## Transformers architecture를 받아와 구축해보자!

Transformers 강의 + 실습까지 수강하시느라 너무 수고 많으셨습니다! 저도 저번 기수 당시 transformers를 처음 접했는데, 모델의 구조가 난해하고 쓰인 개념들도 어려워서 이해하는데 많은 시간이 걸렸었네요.. 그래도 transformers 모델이 현재 contemporary AI technology에 쓰이지 않는 곳이 없다보니, 어려운 내용들이 다수 있지만 힘주어서 중요한 내용들로 채워넣으려고 노력했습니다 수고하셨습니다 XD

Transformers은 개념도 개념이지만, 매번 새롭게 attention 코드를 짜고, encoder와 decoder 구조를 구축하는 것도 막막하실 겁니다! 다행히도 transformers architecture는 워낙 유명해서 이제 코드 몇줄만 `딸깍`해도 최신 논문기반 transformer 구조를 `huggingface` 혹은 `github`에서 받아서 사용할 수 있습니다 :D 이번 실습에는 초심자가 사용하기는 어렵지만 `x-transformers`에서 저희가 구축한 transformers 구조를 받아와, 예시 문장을 출력하는 것까지 마무리할 예정입니다!
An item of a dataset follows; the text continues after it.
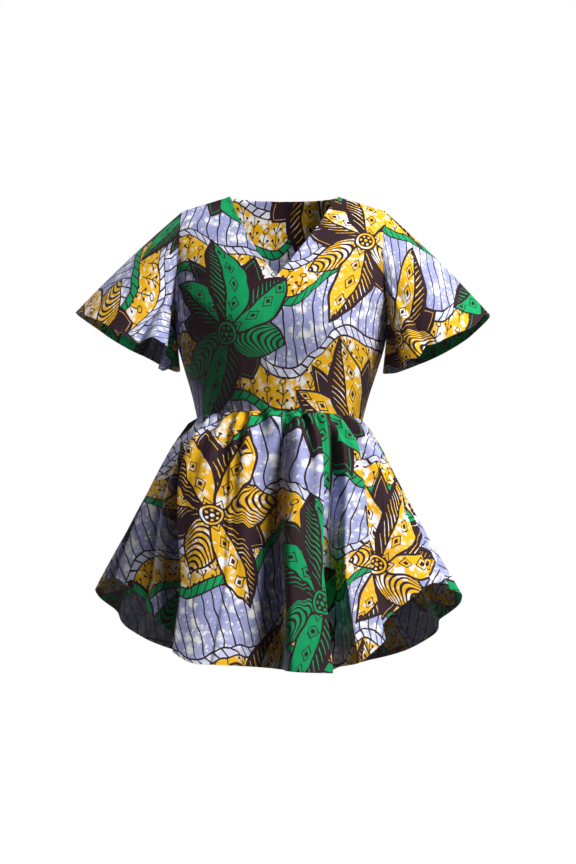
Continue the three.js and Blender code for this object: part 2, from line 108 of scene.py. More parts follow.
floor_mesh = bpy.data.meshes.new("floor")
floor_corners = [(-FLOOR_HALF, -FLOOR_HALF, 0), (FLOOR_HALF, -FLOOR_HALF, 0),
                 (FLOOR_HALF, FLOOR_HALF, 0), (-FLOOR_HALF, FLOOR_HALF, 0)]
floor_mesh.from_pydata(floor_corners, [], [(0, 1, 2, 3)])
floor = bpy.data.objects.new("floor", floor_mesh)
floor.location.z = FLOOR_LEVEL
bpy.context.collection.objects.link(floor)
floor_paint = bpy.data.materials.new("floor_paint")
floor_paint.use_nodes = True
paint = floor_paint.node_tree.nodes["Principled BSDF"]
paint.inputs["Base Color"].default_value = (FLOOR_WHITE, FLOOR_WHITE, FLOOR_WHITE, 1.0)
paint.inputs["Roughness"].default_value = 0.9
paint.inputs["Specular IOR Level"].default_value = 0.1
paint.inputs["Emission Color"].default_value = (1.0, 1.0, 1.0, 1.0)
paint.inputs["Emission Strength"].default_value = 1.0
floor_mesh.materials.append(floor_paint)
floor.visible_diffuse = False

# ==== The printed cotton ====
# A wax-resist print, the same on both faces of a plain-woven cotton: wavy bands of lavender and of
# gold, both mottled where the wax cracked, with corded borders and big flowers of split petals.
# Everything is laid out in millimetres of the flat cloth, which each piece carries as its UV.
MM_PER_METRE = 1000.0
MOTTLE = {"gain": 2.4, "loss": 0.3, "outside": 0.12, "inside": -0.3}
BAND_PITCH = 212.0
GOLD_HALF = 39.0
LINE = {"pitch": 19.0, "half": 1.3}
BORDER = {"half": 10.5, "slant": 0.7, "pitch": 16.5, "stroke_half": 1.6, "edge": 3.3}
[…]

transformers architecture가 2017년 나온 이후로, 이 architecture를 기반으로 한 여러 모델들이 나왔고, 또한 base model에 대해서도 여러 개선점들이 추가되었습니다. `x-transformers`은 이 개선된 model들을 코드 몇줄을 추가해서 적용 가능하게 하는 라이브러리로, 최신 논문 동향을 파악하고 있어야 한다는 점에서 어렵지만 그만큼 성능이 뒷받침해주는 코드들을 모아둔 라이브러리입니다.

TMI가 생각보다 길어졌는데, 아무튼 이번 과제는 따로 작성해 넣어야할 부분은 없고, 제가 드리는 코드를 그대로 실행하기만 하면 되는 과정으로 추가했습니다. 이제 개강이 얼마 남지 않았는데, 다들 화이팅입니다 XD

# Colab GPU 환경에서 구동하세요!

In [1]:
!pip install x-transformers

Collecting x-transformers
  Downloading x_transformers-1.19.1-py3-none-any.whl (27 kB)
Collecting einops>=0.6.1 (from x-transformers)
  Downloading einops-0.6.1-py3-none-any.whl (42 kB)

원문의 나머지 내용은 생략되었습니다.